Quant- Model Misspecification

Example of misspecification of functional form- Omitting a variable: R=b0+b1B+b2lnM+b3lnPB+b4FF+errors R=Return B=beta lnM= natual log of Market cap lnPB= natual log P/B FF= Free float Coeff lnM and FF are found to be statisicially significant at 1%. If lnM is NOT included in the regression model: R=a0+a1B+a2lnPB+a3FF+error Schweser says: If lnM is correlated with any of the remaining indepedent variables (B, lnPB, or FF), then the error term is also correlated wieht the same indepedent variables and the resulting regression coefficients (the estimates of a0,a1,a2) are biased and inconsistent. That means our hypothesis tests and predicitions using the model are unreliable. ************************************************************ I don’t get this. Can a quant explain?

>>If lnM is correlated with any of the remaining indepedent variables (B, lnPB, or FF), then the error term is also correlated wieht the same indepedent variables and the resulting regression coefficients (the estimates of a0,a1,a2) are biased and inconsistent. Mwvt9, take a look at this part from the curriculum book. It’s explained in details, along with an example. I don’t have the book with me now, else I would have given you the page number. Basically, whenever you omit a variable, the co-eff of the remaining variables will be inconsistent and biased and the hypothesis testing won’t be reliable. This is because the t-stats will have incorrect values…the slope co-eff will be incorrect and all that jazz. >>Error term will be correlated with the independent variables by Defn. (through assumption of the multiple regression equation). I don’t know how exactly they got this correlation part, but it was mentioned in the text book too.

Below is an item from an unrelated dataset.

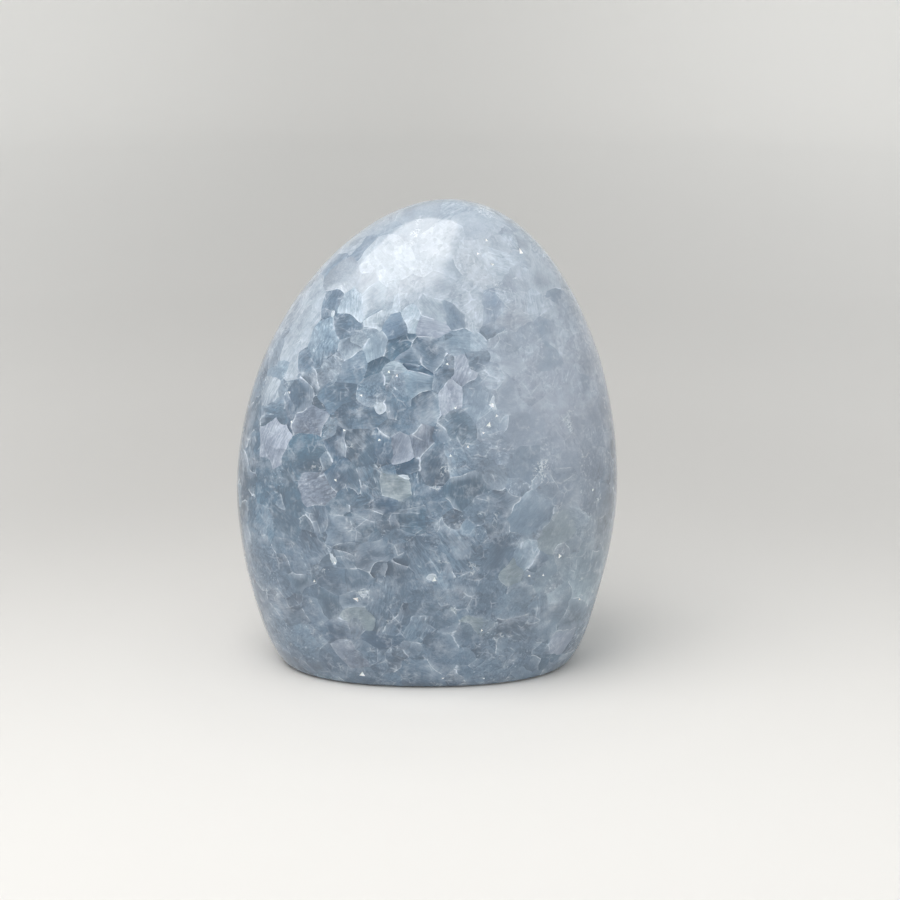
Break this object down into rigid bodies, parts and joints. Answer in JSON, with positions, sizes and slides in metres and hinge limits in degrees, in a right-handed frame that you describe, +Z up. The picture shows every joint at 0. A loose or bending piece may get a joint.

I couldn’t get a satisfactory derivation from the assumptions, so, I’m just learning this part on face value.

The point here is to eliminate the correlated independent variable from the Multiple Regression Model and then re-run the statistical-softwares to generate a better ANOVA. If we have a model which takes 4 independent variables (GPM, NPM, OPM)

i want to say mwvt and dinesh are talking about 2 different things, no? with the model misspecification, it’s that you’re omitting something that’s important. if you omit something important, it would lead to biased and inconsistent regression coefficients and unreliable hypothesis testing. you’d want to add the important thing you left out to make the regression more accurate? i want to say dinesh is talking about multicollinearity- where some of the independent variables or combos are correlated with eachother? there to correct you remove 1 or more of the correlated independent variables. quant is not a good area of mine… correct me where i go off the tracks, but i want to say we’re talking about 2 diff things above. if anyone good at quant does want to talk more about model misspecification, i’m all ears. i have in a notecard also that you get misspecifications if the data is improperly pooled (makes sense). also have it can be misspecified if explanatory variables are correlated w/ the error term in time series models. (i want to say this was mwvt’s original question and i have no clue about it- hopefully someone can elaborate).

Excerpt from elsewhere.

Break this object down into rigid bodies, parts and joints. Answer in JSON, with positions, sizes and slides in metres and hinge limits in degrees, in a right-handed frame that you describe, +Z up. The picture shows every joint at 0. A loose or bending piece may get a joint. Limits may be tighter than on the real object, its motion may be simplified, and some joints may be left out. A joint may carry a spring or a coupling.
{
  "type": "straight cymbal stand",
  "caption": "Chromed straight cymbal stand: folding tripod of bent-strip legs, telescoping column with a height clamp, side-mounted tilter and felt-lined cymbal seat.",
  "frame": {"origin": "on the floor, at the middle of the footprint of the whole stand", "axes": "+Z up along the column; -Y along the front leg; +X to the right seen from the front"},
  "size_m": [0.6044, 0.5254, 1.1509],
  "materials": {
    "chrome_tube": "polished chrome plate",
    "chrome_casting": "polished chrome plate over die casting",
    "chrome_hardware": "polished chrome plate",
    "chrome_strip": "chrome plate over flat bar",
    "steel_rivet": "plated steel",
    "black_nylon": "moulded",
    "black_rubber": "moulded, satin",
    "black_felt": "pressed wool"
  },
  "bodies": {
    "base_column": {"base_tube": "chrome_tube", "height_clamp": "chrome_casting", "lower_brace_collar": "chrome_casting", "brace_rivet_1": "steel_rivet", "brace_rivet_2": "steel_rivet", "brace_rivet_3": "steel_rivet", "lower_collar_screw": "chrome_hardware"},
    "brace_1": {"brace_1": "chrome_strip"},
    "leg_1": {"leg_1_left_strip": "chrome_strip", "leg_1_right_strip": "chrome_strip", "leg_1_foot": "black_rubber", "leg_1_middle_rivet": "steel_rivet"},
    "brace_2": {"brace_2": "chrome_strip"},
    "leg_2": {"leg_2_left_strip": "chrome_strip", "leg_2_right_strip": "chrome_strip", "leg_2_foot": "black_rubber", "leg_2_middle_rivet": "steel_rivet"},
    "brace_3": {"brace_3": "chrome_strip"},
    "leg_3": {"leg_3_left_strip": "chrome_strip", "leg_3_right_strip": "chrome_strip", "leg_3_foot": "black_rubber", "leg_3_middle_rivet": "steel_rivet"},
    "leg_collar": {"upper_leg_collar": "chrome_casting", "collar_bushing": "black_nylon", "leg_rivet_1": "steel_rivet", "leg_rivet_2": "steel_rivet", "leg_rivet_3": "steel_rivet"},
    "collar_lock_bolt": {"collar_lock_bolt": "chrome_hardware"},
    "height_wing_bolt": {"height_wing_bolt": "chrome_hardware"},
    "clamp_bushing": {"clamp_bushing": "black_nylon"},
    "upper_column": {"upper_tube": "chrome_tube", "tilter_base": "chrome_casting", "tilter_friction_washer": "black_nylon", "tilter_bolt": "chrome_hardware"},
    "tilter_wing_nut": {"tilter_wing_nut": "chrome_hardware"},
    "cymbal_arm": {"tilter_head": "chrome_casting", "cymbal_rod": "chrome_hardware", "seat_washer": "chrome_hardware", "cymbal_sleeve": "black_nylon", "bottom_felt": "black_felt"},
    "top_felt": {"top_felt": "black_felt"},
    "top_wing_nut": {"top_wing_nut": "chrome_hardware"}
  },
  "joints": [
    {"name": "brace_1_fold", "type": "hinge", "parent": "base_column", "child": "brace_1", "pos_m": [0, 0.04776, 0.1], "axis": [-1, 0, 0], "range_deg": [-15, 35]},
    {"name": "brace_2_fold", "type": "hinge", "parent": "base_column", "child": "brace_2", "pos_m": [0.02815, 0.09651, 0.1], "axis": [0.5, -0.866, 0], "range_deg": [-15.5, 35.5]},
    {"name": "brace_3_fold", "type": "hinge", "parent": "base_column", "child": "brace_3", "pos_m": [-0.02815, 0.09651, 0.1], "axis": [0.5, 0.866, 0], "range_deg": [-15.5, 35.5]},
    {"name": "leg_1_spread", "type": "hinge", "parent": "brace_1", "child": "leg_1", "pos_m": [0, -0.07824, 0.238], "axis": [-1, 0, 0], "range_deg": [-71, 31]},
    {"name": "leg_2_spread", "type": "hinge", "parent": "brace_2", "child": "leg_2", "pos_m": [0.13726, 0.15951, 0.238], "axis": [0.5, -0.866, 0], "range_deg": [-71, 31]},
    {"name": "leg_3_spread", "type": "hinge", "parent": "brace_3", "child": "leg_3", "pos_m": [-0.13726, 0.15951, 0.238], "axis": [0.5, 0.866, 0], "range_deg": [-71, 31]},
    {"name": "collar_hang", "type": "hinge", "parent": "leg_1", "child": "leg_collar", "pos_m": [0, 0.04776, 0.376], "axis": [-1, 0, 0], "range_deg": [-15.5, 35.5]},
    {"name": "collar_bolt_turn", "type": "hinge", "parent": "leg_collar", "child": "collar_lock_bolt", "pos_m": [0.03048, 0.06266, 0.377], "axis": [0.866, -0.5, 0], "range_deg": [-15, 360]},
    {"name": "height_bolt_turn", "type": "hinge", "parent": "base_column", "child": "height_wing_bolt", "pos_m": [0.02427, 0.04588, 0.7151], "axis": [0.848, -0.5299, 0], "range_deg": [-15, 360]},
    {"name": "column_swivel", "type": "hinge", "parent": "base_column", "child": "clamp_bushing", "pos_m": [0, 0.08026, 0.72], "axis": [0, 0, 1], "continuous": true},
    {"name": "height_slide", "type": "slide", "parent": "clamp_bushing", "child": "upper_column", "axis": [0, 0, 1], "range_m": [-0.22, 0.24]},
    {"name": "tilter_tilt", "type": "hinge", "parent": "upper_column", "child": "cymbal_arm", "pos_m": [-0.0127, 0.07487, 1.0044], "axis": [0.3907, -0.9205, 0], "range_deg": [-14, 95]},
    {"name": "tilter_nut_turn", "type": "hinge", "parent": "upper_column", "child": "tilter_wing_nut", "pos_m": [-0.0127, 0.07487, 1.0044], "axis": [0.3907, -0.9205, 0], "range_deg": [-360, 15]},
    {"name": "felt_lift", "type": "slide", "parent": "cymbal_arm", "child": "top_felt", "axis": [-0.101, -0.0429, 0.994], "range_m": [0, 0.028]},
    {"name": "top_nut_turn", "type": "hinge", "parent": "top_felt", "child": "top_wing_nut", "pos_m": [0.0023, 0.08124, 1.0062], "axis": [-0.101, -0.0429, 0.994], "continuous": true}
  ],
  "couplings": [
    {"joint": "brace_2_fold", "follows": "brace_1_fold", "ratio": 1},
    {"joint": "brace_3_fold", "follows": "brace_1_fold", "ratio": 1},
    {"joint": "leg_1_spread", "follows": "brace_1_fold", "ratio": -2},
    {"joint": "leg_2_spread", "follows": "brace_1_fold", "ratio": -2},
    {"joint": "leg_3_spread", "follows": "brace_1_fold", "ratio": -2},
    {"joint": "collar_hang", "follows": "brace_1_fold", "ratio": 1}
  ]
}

I think the curriculum is so messed up on this stuff I just don’t know where to start. However, I think that there are some serious questions here about biased and consistent estimators for _____. I think you should say something like “misspecified models result in, uh, bad models” and leave it at that.

I am so sorry bannisja and mwvt9. I misread the question in the morning haste and am way off because mwvt9 was talking about model misspecification and I went all hands on multicollinearity. The sentence what mwvt9 explains is called the Omitted variable bias, which surely causes model misspecification and wrong estimates and inferences. So if you have a variable X1 and X2 that was supposed to be considered for the model and we have just considered dependency of Y on the variable X1 (i.e. completely omitted X2), then if X2 was correlated to X1, then all the estimates go BAD. Other causes of misspecification is incorrect pooling of data from various timelines. If we had a high-inflationary phase from 1990 to 2000 and then a constant inflation growth rate from 2000 to 2008, then we should have 2 models, one taking care of 1990-2000 and other working in the later half. Combining both models into a single model will give use all wrong estimates. And finally we consider the economic relation between an dep var and indep var as what economics tell us to take. If it’s empirically proved that log(sales) and Profit Margins are related, then we should just take that and not the sales to PM relationship

dinesh.sundrani Wrote: ------------------------------------------------------- > So if you have a variable X1 and X2 that was > supposed to be considered for the model and we > have just considered dependency of Y on the > variable X1 (i.e. completely omitted X2), then if > X2 was correlated to X1, then all the estimates go > BAD. Here’s what I don’t understand. If X2 was correlated to X1, don’t we want to omit X2 to prevent multicollinearity? I thought omitting X2 would be a good thing, not a bad thing.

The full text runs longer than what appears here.